We waited for 25 years of marriage to buy -- and put down 10%. We have a mortgage we can afford -- as long as things go well with the church! But we stayed within our means.

Anonymous said...

"Also, requiring 10% down, you kick out virtually every low income person in the US from owning a home.. but maybe that is your goal."

Actually my suggestion was that this limitation would apply UNLESS the loan was insured (FHA, PMI, etc) or guaranteed (VA). If the borrower has questionable credit, then let that be on the table and taken into account as part of the transaction.
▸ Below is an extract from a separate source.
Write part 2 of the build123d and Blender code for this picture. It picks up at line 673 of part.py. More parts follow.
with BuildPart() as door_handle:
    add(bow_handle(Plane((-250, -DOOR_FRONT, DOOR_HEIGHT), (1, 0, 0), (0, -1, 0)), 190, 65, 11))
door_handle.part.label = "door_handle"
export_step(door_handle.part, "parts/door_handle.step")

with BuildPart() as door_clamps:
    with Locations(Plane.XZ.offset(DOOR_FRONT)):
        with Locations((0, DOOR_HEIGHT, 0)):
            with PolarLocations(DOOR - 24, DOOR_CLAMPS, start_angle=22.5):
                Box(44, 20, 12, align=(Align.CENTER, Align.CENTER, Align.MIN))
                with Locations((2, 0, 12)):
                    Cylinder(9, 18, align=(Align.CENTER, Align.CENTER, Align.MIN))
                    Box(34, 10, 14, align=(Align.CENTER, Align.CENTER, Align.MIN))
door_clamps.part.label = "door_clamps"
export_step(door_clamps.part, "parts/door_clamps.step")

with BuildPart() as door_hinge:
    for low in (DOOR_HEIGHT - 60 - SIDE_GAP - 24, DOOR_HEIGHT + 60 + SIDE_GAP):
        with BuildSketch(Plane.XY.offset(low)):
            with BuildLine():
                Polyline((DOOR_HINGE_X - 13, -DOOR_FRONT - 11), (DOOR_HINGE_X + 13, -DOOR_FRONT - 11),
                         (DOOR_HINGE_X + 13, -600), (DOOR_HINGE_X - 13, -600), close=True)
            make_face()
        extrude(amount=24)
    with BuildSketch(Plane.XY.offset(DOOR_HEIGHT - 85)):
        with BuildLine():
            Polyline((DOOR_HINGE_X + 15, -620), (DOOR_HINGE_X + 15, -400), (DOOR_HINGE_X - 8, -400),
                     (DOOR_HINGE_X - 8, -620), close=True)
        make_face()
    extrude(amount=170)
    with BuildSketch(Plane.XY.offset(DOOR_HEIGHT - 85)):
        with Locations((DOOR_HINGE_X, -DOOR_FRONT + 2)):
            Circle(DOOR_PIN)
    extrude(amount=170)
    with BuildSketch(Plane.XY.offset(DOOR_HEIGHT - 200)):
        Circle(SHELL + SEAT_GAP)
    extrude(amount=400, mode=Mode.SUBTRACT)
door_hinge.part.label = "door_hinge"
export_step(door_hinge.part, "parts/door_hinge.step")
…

Also, I think my comment on converting excess mortgage debt to unsecured status was misunderstood. I meant that the holder of the debt is still stuck owing it, but the borrower gets the break in that the house payments would be modified to reflect a lower principal balance, and the house can still be sold or refinanced (hopefully at a lower interest rate or payment amount) showing a genuine 10% equity cushion.

The excess debt, which, unless discharged by gift (i.e., writeoff) or bankruptcy is still owed to the lender, would be accounted for separately by the lender. It could also be bundled off and sold. The writedown would have to be a one shot opportunity and it should be accomplished during some kind of an amnesty window.


Anonymous said...

John, its a valiant effort, but think again about you saying. Those who can least afford it will be the ones with the highest loan to values supported by tax payers. Isn't this what got us in trouble in the first place?

The other options are complicated and not sure how the heck it would all work. Who pays for the $350 appraisal? You are talking about MILLIONS of loans to be redoc'ed.

One top not discussed.. but eliminating foreclosures is an AWFUL idea. Locking someone in a house they can't afford does not work. I know that a controversial statement.. but wanted to throw it out there.